Oratorio bizantino
“Senza volerlo, ogni giorno rischiamo di trasmettere un po’ del nostro futile disincanto agli innocenti, agli inermi”. La paura è che perpetuare il nostro sistema di “vanità”, la perdita della “sacralità” un tempo nostra e condivisa, faccia soprattutto male ai giovani, ai bambini…
Ma come si fa ad essere così sconsolati? Perché ormai si avverte che manca proprio quel cum che potrebbe appunto consolarci, se avessimo intono qualcuno con il quale dividere la pena!
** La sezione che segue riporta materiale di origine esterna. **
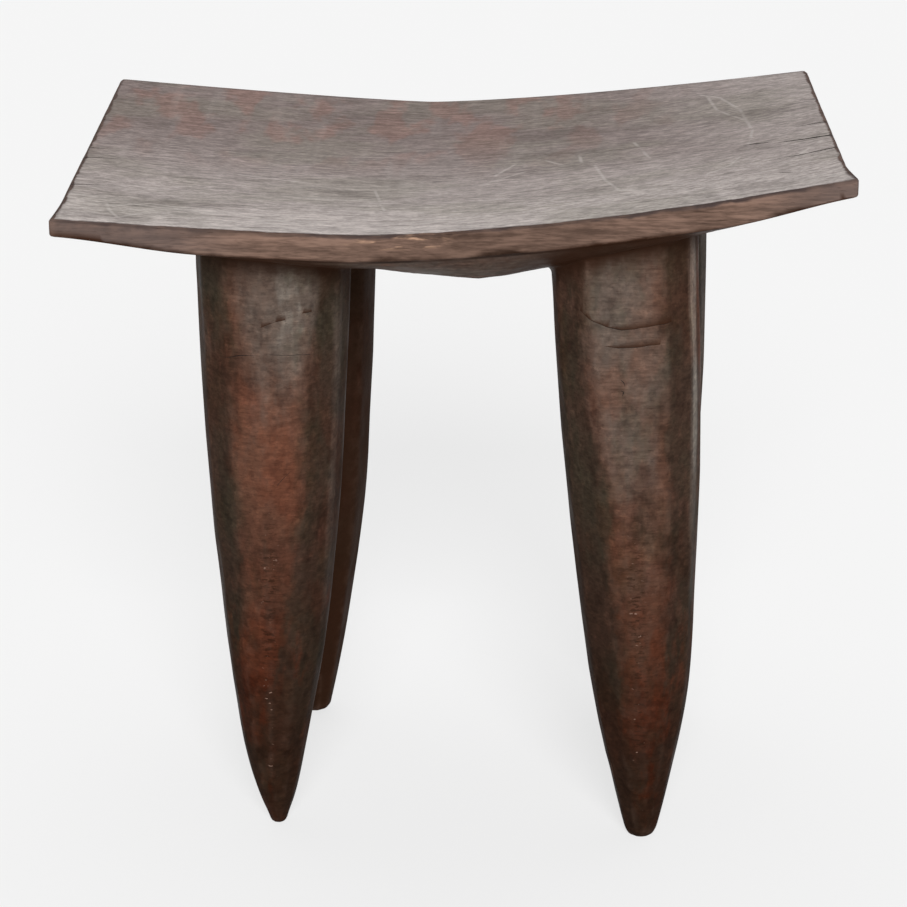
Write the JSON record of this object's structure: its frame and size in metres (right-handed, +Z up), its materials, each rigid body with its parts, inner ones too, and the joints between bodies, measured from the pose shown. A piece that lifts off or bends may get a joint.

Invece intorno in genere si coglie indifferenza, se non è apatia, se non è la superiore atarassia dei vecchi greci… Intorno ormai c’è un senso diffuso di tanto chi me lo fa fare, non è che vada poi così male, ma perché te la prendi tanto…
“Ce ne sono in ogni luogo, cucitori dell’ovvio, idioti senza dolore. – scrive Franco Arminio nel suo dolente e forse inconsolabile Oratorio bizantino, in cui ha raccolto scritti di un decennio apparsi su vari giornali, scritti alla sua maniera, con la sofferta consapevolezza di isolato. – Vorrei che qualcuno di loro, una sola volta, si dicesse affranto o disonesto o consapevole della merda che ha messo in giro. E invece stanno qui a ronzare compiaciuti sul niente in cui sono affaccendati, quasi fieri di essere meschini e astuti”.
Questo non ci consola, perché a questo punto, ci sembra di essere una bestia rara, una di quelle in via di estinzione con tutto il suo abituale habitat, al quale più nessuno vuole interessarsi (se non, come appunto si fa con gli animali rari, con interventi palliativi spesso a fini spettacolari): ci si sente fuori dal mondo, prigionieri di un mondo nostro che è solo nostro, intriso di quel che sentivamo come nostro e possiamo tenerci come tale, dal momento che non importa ad altri, a quasi tutti gli altri!
È impossibile persino rimanere fedeli al piccolo quotidiano in cui si vorrebbe conservare un’identità non compromessa. I compagni di partito non ci sono più, perché nemmeno c’è il partito, non c’è più la sezione in cui si discuteva animatamente: ora si guarda la tv e si impara che “bisogna vedere, bisogna aspettare, bisogna capire”... Nel paese dal quale troppi sono emigrati e parecchi degli altri sono morti, ci si commuove sempre meno per la scomparsa di qualcuno, che sia il vecchio sacerdote (magari arriva il vescovo e tutto il clero in pompa magna – e la tv), o il bambino “scivolato in paradiso” per un incidente.
“Adesso è come se qui ognuno di noi fosse già morto. Siamo tutti una banda di inesistenti in un mondo che non c’è più”.